Tylodelphys

Scientific classification
- Kingdom: Animalia
- Phylum: Platyhelminthes
- Class: Trematoda
- Order: Diplostomida
- Family: Diplostomidae
- Genus: Tylodelphys Diesing, 1850

= Tylodelphys =

Genus of flukes

Tylodelphys is a genus of parasitic fluke that infects the small water fish. It induces many behavioral changes on its host. Once inside a fish's eye, it can cause partial blindness and several behavioral changes to the intermediate host. Other species of flukes are able to turn into dormant cysts at certain stages of development, but Tylodelphys spp. stays active and roams free inside the fish's eye, giving it an opportunity for it to induce parasite behavior. When Tylodelphys larvae crawl around the inside of the fish's eye, it can get in between the retina and the lens. This can cause partial blindness to the fish, rendering the fish unable to notice predators.

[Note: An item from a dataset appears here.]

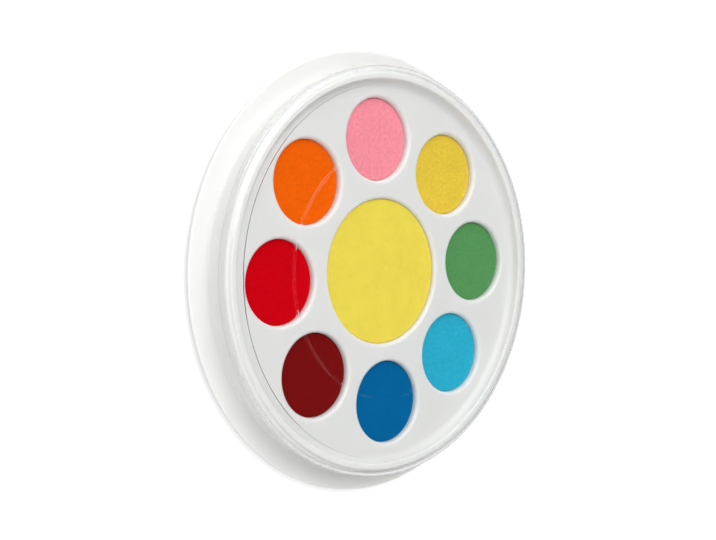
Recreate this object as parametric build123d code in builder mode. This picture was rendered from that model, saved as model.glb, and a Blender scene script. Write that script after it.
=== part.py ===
from build123d import *

import os
from math import cos, radians, sin, tan

# Round finger paint set: a white moulded palette with nine wells, nine pressed
# paint cakes, and a clear lid that lifts off.
# It lies flat as in use. The origin is at the bottom centre, on the table,
# +Z points up through the lid, and all lengths are in millimetres.

# Small cakes in order around the pitch circle, one well for each
outer_cake_names = [
    "paint_green",
    "paint_golden_yellow",
    "paint_pink",
    "paint_orange",
    "paint_red",
    "paint_dark_red",
    "paint_blue",
    "paint_light_blue",
]

# Layout of the wells, seen from above: the pitch circle, the angle of the first
# well, and the face left between a small cake and the centre cake or the rim
pitch_radius = 50.0
first_well_angle = 0.0
web_to_centre = 6.9
web_to_rim = 6.9

# Paint cakes
cake_radius = 15.6
cake_depth = 3.6
centre_cake_rise = 0.6
cake_edge_round = 0.35
cake_clearance = 0.1

# Palette moulding: heights above the table, skin and edges
skin = 1.5
paint_height = 9.7
face_above_paint = 2.2
rim_above_face = 3.7
rim_width = 2.5
rim_round = 0.6
neck_wall = 1.6
well_draft = 3.0
well_mouth_round = 1.1

# Bead around the neck that the lid's skirt slides over
bead_height = 2.8
bead_relief = 1.1
bead_below_rim = 2.4

# Brim around the foot of the neck, dished a little like a saucer, and the foot
# ring under it that the palette stands on
brim_width = 9.0
brim_thickness = 1.4
brim_lift = 1.9
brim_dish = 0.7
foot_width = 2.6
brim_root_round = 1.0

# Clear lid
lid_panel_inset = 2.0
lid_panel_rise = 0.3
lid_panel_edge_round = 0.1
lid_wall = 0.9
lid_skirt_depth = 3.9
lid_side_clearance = 0.6
lid_seat_clearance = 0.3
lid_inner_round = 1.7
lid_edge_round = 0.3
mould_ring_inset = 3.3
mould_ring_width = 0.6
mould_ring_height = 0.25

# Heights and radii worked out from the sizes above
outer_well_count = len(outer_cake_names)
centre_cake_radius = pitch_radius - cake_radius - web_to_centre
rim_inner_radius = pitch_radius + cake_radius + web_to_rim
neck_radius = rim_inner_radius + rim_width
face_height = paint_height + face_above_paint
face_underside = face_height - skin
rim_height = face_height + rim_above_face
bead_middle = rim_height - bead_below_rim
neck_inner_radius = neck_radius - neck_wall
foot_outer_radius = neck_inner_radius + foot_width
brim_radius = neck_radius + brim_width
brim_tip_radius = brim_radius - brim_thickness / 2
brim_tip_top = brim_lift + brim_thickness
brim_tip_middle = brim_lift + brim_thickness / 2
brim_root_top = brim_tip_top - brim_dish
brim_root_bottom = brim_root_top - brim_thickness
well_floor = paint_height - cake_depth
cup_underside = well_floor - skin
centre_paint_height = paint_height + centre_cake_rise
lid_underside = rim_height + lid_seat_clearance
lid_ring_top = lid_underside + lid_wall
lid_panel_top = lid_ring_top + lid_panel_rise
lid_panel_radius = rim_inner_radius - lid_panel_inset
lid_skirt_bottom = rim_height - lid_skirt_depth
lid_inner_radius = neck_radius + bead_relief + lid_side_clearance
lid_outer_radius = lid_inner_radius + lid_wall
mould_ring_radius = pitch_radius - mould_ring_inset


def drafted(radius, surface, height):
    """Radius at a height of a drafted wall that has this radius at its surface."""
    return radius + tan(radians(well_draft)) * (height - surface)


# Well walls stand off the cakes that they hold by the cake clearance
outer_well_radius = cake_radius + cake_clearance
centre_well_radius = centre_cake_radius + cake_clearance


# Palette: one moulding with its face, rim, neck, dished brim and nine cups.
# The section runs out along the face, over the rim, down the neck past its bead,
# out along the brim, and back under it and up inside the hollow underside.
with BuildPart() as palette:
    with BuildSketch(Plane.XZ) as palette_section:
        with BuildLine():
            Polyline(
                (0, face_underside),
                (0, face_height),
                (rim_inner_radius, face_height),
                (rim_inner_radius, rim_height),
                (neck_radius, rim_height),
                (neck_radius, bead_middle + bead_height / 2),
            )
            ThreePointArc(
                (neck_radius, bead_middle + bead_height / 2),
                (neck_radius + bead_relief, bead_middle),
                (neck_radius, bead_middle - bead_height / 2),
            )
            Polyline(
                (neck_radius, bead_middle - bead_height / 2),
                (neck_radius, brim_root_top),
                (brim_tip_radius, brim_tip_top),
            )
            ThreePointArc(
                (brim_tip_radius, brim_tip_top),
                (brim_radius, brim_tip_middle),
                (brim_tip_radius, brim_lift),
            )
            Polyline(
                (brim_tip_radius, brim_lift),
                (foot_outer_radius, brim_root_bottom),
                (foot_outer_radius, 0),
                (neck_inner_radius, 0),
                (neck_inner_radius, face_underside),
                (0, face_underside),
            )
        make_face()
        rim_corners = palette_section.vertices().group_by(Axis.Y)[-1]
        fillet(rim_corners, radius=rim_round)
        brim_root = palette_section.vertices().sort_by_distance(
            (neck_radius, brim_root_top))[0]
        fillet(brim_root, radius=brim_root_round)
    revolve(axis=Axis.Z)

    # Cups hang under the face, a skin's thickness outside each well
    with BuildSketch(Plane.XY.offset(cup_underside)):
        with PolarLocations(pitch_radius, outer_well_count, start_angle=first_well_angle):
            Circle(drafted(outer_well_radius, paint_height, cup_underside) + skin)
        Circle(drafted(centre_well_radius, centre_paint_height, cup_underside) + skin)
    extrude(amount=face_underside - cup_underside, taper=-well_draft)

    # Wells open through the face, with drafted walls and rounded mouths
    with BuildSketch(Plane.XY.offset(well_floor)):
        with PolarLocations(pitch_radius, outer_well_count, start_angle=first_well_angle):
            Circle(drafted(outer_well_radius, paint_height, well_floor))
        Circle(drafted(centre_well_radius, centre_paint_height, well_floor))
    extrude(amount=face_height - well_floor, taper=-well_draft, mode=Mode.SUBTRACT)
    face_edges = palette.edges().filter_by(GeomType.CIRCLE).filter_by_position(
        Axis.Z, face_height, face_height)
    mouths = face_edges.filter_by(lambda edge: edge.radius < pitch_radius)
    fillet(mouths, radius=well_mouth_round)
palette.part.label = "palette"

# Centre cake: the large one, whose surface stands a little higher
with BuildPart() as centre_cake:
    with BuildSketch(Plane.XY.offset(well_floor)):
        Circle(drafted(centre_cake_radius, centre_paint_height, well_floor))
    extrude(amount=centre_paint_height - well_floor, taper=-well_draft)
    fillet(centre_cake.edges().sort_by(Axis.Z)[-1], radius=cake_edge_round)
centre_cake.part.label = "paint_yellow_centre"


def make_outer_cake(index, name):
    """One small cake, standing on the floor of the well with this index."""
    angle = radians(first_well_angle + index * 360.0 / outer_well_count)
    centre = (pitch_radius * cos(angle), pitch_radius * sin(angle))
    with BuildPart() as cake:
        with BuildSketch(Plane.XY.offset(well_floor)):
            with Locations(centre):
                Circle(drafted(cake_radius, paint_height, well_floor))
        extrude(amount=paint_height - well_floor, taper=-well_draft)
        fillet(cake.edges().sort_by(Axis.Z)[-1], radius=cake_edge_round)
    cake.part.label = name
    return cake.part


# Small cakes, one in each outer well
outer_cakes = [
    make_outer_cake(index, name) for index, name in enumerate(outer_cake_names)
]

# Lid: a flat raised panel, a ring around it, and a short skirt that closes around
# the palette's rim. Ring and skirt have one wall, so the corner between them is
# rounded alike inside and out.
with BuildPart() as lid:
    with BuildSketch(Plane.XZ) as lid_section:
        with BuildLine():
            Polyline(
                (0, lid_underside),
                (0, lid_panel_top),
                (lid_panel_radius, lid_panel_top),
                (lid_panel_radius, lid_ring_top),
                (lid_outer_radius, lid_ring_top),
                (lid_outer_radius, lid_skirt_bottom),
                (lid_inner_radius, lid_skirt_bottom),
                (lid_inner_radius, lid_underside),
                (0, lid_underside),
            )
        make_face()
        outer_corner = lid_section.vertices().sort_by_distance(
            (lid_outer_radius, lid_ring_top))[0]
        fillet(outer_corner, radius=lid_inner_round + lid_wall)
        inner_corner = lid_section.vertices().sort_by_distance(
            (lid_inner_radius, lid_underside))[0]
        fillet(inner_corner, radius=lid_inner_round)
        skirt_corners = lid_section.vertices().group_by(Axis.Y)[0]
        fillet(skirt_corners, radius=lid_edge_round)
        panel_edge = lid_section.vertices().sort_by_distance(
            (lid_panel_radius, lid_panel_top))[0]
        fillet(panel_edge, radius=lid_panel_edge_round)
    revolve(axis=Axis.Z)

    # Fine mould ring that stands down from the underside of the panel
    with BuildSketch(Plane.XY.offset(lid_underside)):
        Circle(mould_ring_radius + mould_ring_width / 2)
        Circle(mould_ring_radius - mould_ring_width / 2, mode=Mode.SUBTRACT)
    extrude(amount=-mould_ring_height)
lid.part.label = "lid"

# Write one file for each separate piece
os.makedirs("parts", exist_ok=True)
for piece in [palette.part, centre_cake.part, *outer_cakes, lid.part]:
    export_step(piece, f"parts/{piece.label}.step")

overall_height = lid_panel_top
print(f"diameter {2 * brim_radius:.1f} mm, height {overall_height:.2f} mm")
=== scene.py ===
"""Looks of a round finger paint set: a white moulded palette, pressed paint cakes and a clear lid.

Every length in a dataclass field is in millimetres, as on the maker's drawing, and becomes metres
where a mesh, lamp or camera is made. Angles are in degrees, counted from +X toward +Y. The origin
is on the table under the middle of the palette.
"""

import logging
from dataclasses import dataclass, field
from enum import Enum
from math import atan2, cos, pi, radians, sin, tan

import bmesh
import bpy
from mathutils import Matrix, Vector, noise
from mathutils.geometry import delaunay_2d_cdt


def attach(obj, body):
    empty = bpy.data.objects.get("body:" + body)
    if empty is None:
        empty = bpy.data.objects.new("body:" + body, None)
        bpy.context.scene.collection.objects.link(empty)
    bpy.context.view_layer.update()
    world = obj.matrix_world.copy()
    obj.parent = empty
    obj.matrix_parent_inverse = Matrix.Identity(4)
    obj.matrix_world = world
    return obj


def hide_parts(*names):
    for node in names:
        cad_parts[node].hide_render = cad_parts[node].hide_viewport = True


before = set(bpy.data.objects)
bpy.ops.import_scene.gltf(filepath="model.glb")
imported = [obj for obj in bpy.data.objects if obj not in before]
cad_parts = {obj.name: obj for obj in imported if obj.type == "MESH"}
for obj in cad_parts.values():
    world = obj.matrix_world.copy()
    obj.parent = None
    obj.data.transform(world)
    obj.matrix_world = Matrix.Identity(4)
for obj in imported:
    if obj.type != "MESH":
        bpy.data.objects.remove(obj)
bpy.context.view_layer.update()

LOG = logging.getLogger("finger_paint_set")
MM = 0.001

Point = tuple[float, float]
Triple = tuple[float, float, float]
Rgba = tuple[float, float, float, float]
Ring = list[bmesh.types.BMVert]

MIDDLE: Point = (0.0, 0.0)
# Two points closer than this, in millimetres, are one to the triangulator, and its output
# type 0 fills the whole hull
SAME_POINT = 1e-6
WHOLE_HULL = 0
# Nearly all of a noise texture lies between these two values
NOISE_LOW, NOISE_HIGH = 0.3, 0.7


def linear(hex_code: str) -> Rgba:
    """Turns an sRGB colour into the linear one that shaders work in.

    Args:
        hex_code: Six hexadecimal digits, such as "f0f0ee".

    Returns:
        Red, green and blue in linear light, and an alpha of 1.
    """
    channels = [int(hex_code[i:i + 2], 16) / 255 for i in (0, 2, 4)]
    red, green, blue = [
        c / 12.92 if c <= 0.04045 else ((c + 0.055) / 1.055) ** 2.4 for c in channels
    ]
    return (red, green, blue, 1.0)


def add_node(tree: bpy.types.NodeTree, kind: str,
             inputs: dict[str | int, object] | None = None, **settings: object) -> bpy.types.Node:
    """Adds a node, sets its properties, and sets or links its inputs.

    Args:
        tree: The node tree that takes the node.
        kind: Blender's name for the node type.
        inputs: Input name or index, with a value or with an output socket to link.
        **settings: Properties of the node.

    Returns:
        The new node.
    """
    node = tree.nodes.new(kind)
    for name, value in settings.items():
        setattr(node, name, value)
    for name, value in (inputs or {}).items():
        if isinstance(value, bpy.types.NodeSocket):
            tree.links.new(value, node.inputs[name])
        else:
            node.inputs[name].default_value = value
    return node


def new_material(name: str) -> tuple[bpy.types.Material, bpy.types.NodeTree]:
    """Makes an empty node material.

    Args:
        name: The real material and its surface.

    Returns:
        The material and its node tree.
    """
    material = bpy.data.materials.new(name)
    material.use_nodes = True
    material.node_tree.nodes.clear()
    return material, material.node_tree


def per_metre(size_mm: float) -> float:
    """Texture scale that gives features of this real size."""
    return 1.0 / (size_mm * MM)


def eased(share: float) -> float:
    """Turns an even rise from 0 to 1 into one that starts and ends gently."""
    return share * share * (3 - 2 * share)


# Shapes


@dataclass(frozen=True)
class Corner:
    """One corner of a section: its radius from the axis, its height, and its rounding."""

    radius: float
    height: float
    rounding: float = 0.0


def rounded(corners: list[Corner], chord: float = 0.16, fewest_chords: int = 4) -> list[Point]:
    """Turns the corners of a section into points, with each rounded corner as an arc.

    Args:
        corners: The corners in order. The first and last stay sharp.
        chord: About how long the chords of an arc are, in millimetres.
        fewest_chords: How many chords the smallest arc has.

    Returns:
        Radius and height of each point, in millimetres.
    """
    points: list[Point] = []
    for index, corner in enumerate(corners):
        here = Vector((corner.radius, corner.height))
        if corner.rounding == 0 or index in (0, len(corners) - 1):
            points.append((here.x, here.y))
            continue
        before = Vector((corners[index - 1].radius, corners[index - 1].height)) - here
        after = Vector((corners[index + 1].radius, corners[index + 1].height)) - here
        before.normalize()
        after.normalize()
        half_angle = before.angle(after) / 2
        reach = corner.rounding / tan(half_angle)
        middle = here + (before + after).normalized() * (corner.rounding / sin(half_angle))
        start = here + before * reach - middle
        end = here + after * reach - middle
        start_angle = atan2(start.y, start.x)
        turn = atan2(end.y, end.x) - start_angle
        turn = (turn + pi) % (2 * pi) - pi
        arc_steps = max(fewest_chords, round(corner.rounding * abs(turn) / chord))
        for step in range(arc_steps + 1):
            angle = start_angle + turn * step / arc_steps
            points.append((
                middle.x + corner.rounding * cos(angle),
                middle.y + corner.rounding * sin(angle),
            ))
    return points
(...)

Tylodelphys consists of two species, Tylodelphys clavata (von Nordmann, 1832) and Tylodelphys podicipina Kozicka & Niewiadomska, 1960.

==Life cycle==
Tylodelphys spp. has a complex three-host life cycle, with a variety of fish- and amphibian-eating birds and lymnaeid or planorbid gastropods as first intermediate hosts. Tylodelphys must enter the gut of fish-eating bird, which would naturally involve the fish being eaten by the said bird such as ciconiiforms, suliforms, falconiforms and podicipediforms acting as definitive hosts. Tylodelphys species can also infect the brain or the body cavity of their second intermediate hosts, which are typically fish but sometimes amphibians. The common intermediate host, the bully, Tylodelphys dwells in its host's eyes in the vitreous liquid between the lens and the retina.

==Behavior==
Like many trematode parasites, Tylodelphys plays a huge role in manipulation of behavior. A study was done where the particular behavior of the parasite itself can affect the behavior of the host. Tylodelphys spp. has daily routines, where it shifts it position in the eye, varying through the day. It is during the day where these flukes sit between the lens and the retina, which block the eyesight of the fish. During the night, the flukes settle down to the bottom of the eye, which allows the fish to have a sense of sight. A question that is then posed is why doesn't the parasite just stay in front of the retina all the time. In recent studies, it is shown that not all predators are the same for Tylodelphys. In the day time, the predators of the bullies are fish eating birds, but at night the main predators are longfin eels. It's better for the fluke if the fish can still see and avoid predators at night, so hence the fluke keeps the eyes covered in the day but moves it away at night. Tylodelphys spp. metacercariae may limit the bully's ability to perceive visual cues of predatory threat by obscuring vision during the day, in a similar manner to Diplostomum induced cataracts, favoring completion of the trematode's life cycle. It is also important to note that metacercariae are often considered passive; however, in this life cycle it demonstrated that metacercariae exhibit a complex behavioral phenotype playing a key role in furthering their life history.